Mary sat, silently gazing at the little thatched house. I was rather relieved to see that no builders were at work this morning. We should have the house to ourselves.
It was very quiet in the lane, and we were both content to sit there in silence. A lark was singing overhead, high above the great whale-back of the downs behind the village. A young pheasant crossed the road a few yards from the car, stepping haughtily from one grass verge to the other, and ignoring a small animal, shrew or vole, which streaked across the road within yards of the bird. There was a fragrance in the air compounded of cut grass, wild flowers and, above all, the pungent scent of a nearby elder bush heavy with creamy flowers.
Mary broke the silence first.
'It's so small,' she said.
'Actually,' I told her, 'it has been enlarged since your time. Dolly had the sitting-room made wider, and the kitchen too. But I agree, it is a little house. I think that's why I like it so much.'
We climbed out of the car, and I unlocked the front door. The familiar smell greeted me of ancient wood, slight dampness, and the faint smell of dried lavender which Dolly had never failed to keep in china bowls in each room.

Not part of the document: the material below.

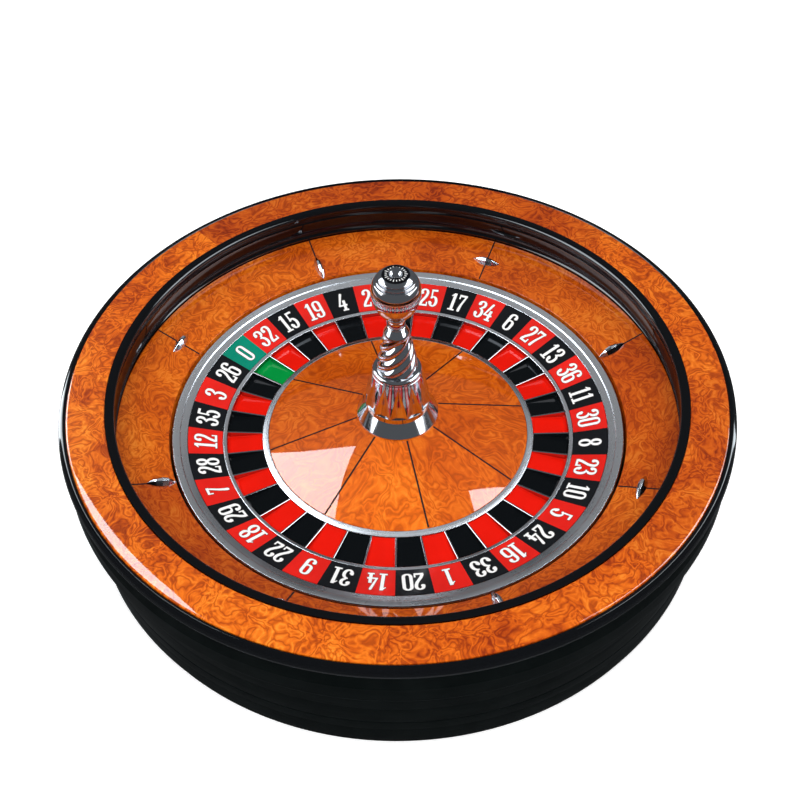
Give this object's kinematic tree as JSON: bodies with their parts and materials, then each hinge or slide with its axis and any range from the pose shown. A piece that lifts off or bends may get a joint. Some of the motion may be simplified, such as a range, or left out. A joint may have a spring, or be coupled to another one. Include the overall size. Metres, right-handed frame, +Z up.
{
  "type": "roulette wheel",
  "caption": "Full-size casino roulette wheel: veneered bowl with ball track and deflectors, and a numbered rotor with pockets and turret on ball bearings.",
  "frame": {"origin": "centre of the felt ring's underside, on the rotor's axis", "axes": "+Z up along the rotor's axis; -Y towards the player in front, +X to that player's right"},
  "size_m": [0.8088, 0.8088, 0.3555],
  "materials": {
    "burl_veneer": "burl veneer, orange stain, clear gloss lacquer",
    "gloss_black": "gloss black moulding",
    "satin_black": "satin black lacquer on wood",
    "bare_board": "plain board",
    "green_felt": "felt",
    "turned_aluminium": "lathe-turned, clear finish",
    "chrome": "polished chrome",
    "steel": "machined steel",
    "cast_aluminium": "machined casting",
    "number_lacquer": "red, black and green segments with white numerals, gloss",
    "pocket_lacquer": "red, black and green pads, gloss"
  },
  "bodies": {
    "bowl": {"felt_ring": "green_felt", "base_board": "bare_board", "upper_drum_ring": "satin_black", "middle_drum_ring": "satin_black", "lower_drum_ring": "satin_black", "well_wall": "bare_board", "rim_core": "bare_board", "rim_skirt": "satin_black", "rim_edge_bead": "gloss_black", "rim_veneer_ring": "burl_veneer", "ball_track_ring": "gloss_black", "apron_ring": "burl_veneer", "deflector_1": "chrome", "deflector_2": "chrome", "deflector_3": "chrome", "deflector_4": "chrome", "deflector_5": "chrome", "deflector_6": "chrome", "deflector_7": "chrome", "deflector_8": "chrome", "spindle_plate": "steel", "plate_screw_1": "steel", "plate_screw_2": "steel", "plate_screw_3": "steel", "plate_screw_4": "steel", "spindle": "steel", "spindle_nut": "steel", "lower_inner_race": "steel", "upper_inner_race": "steel"},
    "rotor": {"bearing_housing": "cast_aluminium", "lower_outer_race": "steel", "upper_outer_race": "steel", "rotor_disc": "cast_aluminium", "hub_screw_1": "steel", "hub_screw_2": "steel", "hub_screw_3": "steel", "hub_screw_4": "steel", "number_rim_ring": "turned_aluminium", "number_band": "number_lacquer", "fret_section_1": "turned_aluminium", "fret_section_2": "turned_aluminium", "fret_section_3": "turned_aluminium", "fret_section_4": "turned_aluminium", "fret_section_5": "turned_aluminium", "fret_section_6": "turned_aluminium", "fret_section_7": "turned_aluminium", "fret_section_8": "turned_aluminium", "pocket_floor": "pocket_lacquer", "pocket_inner_ring": "turned_aluminium", "cone_cover": "burl_veneer", "hub_cap": "cast_aluminium", "turret_rod": "steel", "turret_flange": "chrome", "turret_bell": "chrome", "turret_column": "chrome", "turret_neck": "chrome", "turret_knob": "chrome", "turret_button": "chrome"},
    "lower_ball_set": {"lower_ball_cage": "steel"},
    "upper_ball_set": {"upper_ball_cage": "steel"}
  },
  "joints": [
    {"name": "rotor_spin", "type": "hinge", "parent": "bowl", "child": "rotor", "pos_m": [0, 0, 0.1], "axis": [0, 0, 1], "continuous": true},
    {"name": "lower_cage_creep", "type": "hinge", "parent": "bowl", "child": "lower_ball_set", "pos_m": [0, 0, 0.0455], "axis": [0, 0, 1], "continuous": true},
    {"name": "upper_cage_creep", "type": "hinge", "parent": "bowl", "child": "upper_ball_set", "pos_m": [0, 0, 0.0995], "axis": [0, 0, 1], "continuous": true}
  ],
  "couplings": [
    {"joint": "lower_cage_creep", "follows": "rotor_spin", "ratio": 0.6031},
    {"joint": "upper_cage_creep", "follows": "rotor_spin", "ratio": 0.6031}
  ]
}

The furniture remained much as Dolly had left it. Some if it would have to go later to the Caxley auctioneers; I had removed anything portable of value to my school house for safety. Beech Green may look idyllic to the passing stranger, but it has its share of villains, as well as a few marauders from elsewhere who take advantage of the nearby motorway to steal anything which will bring them a few pounds, and then make a hasty getaway. It was this hoard which I proposed to display to Mary when we returned to my house for lunch, so that she could choose her keepsake; and this I told her.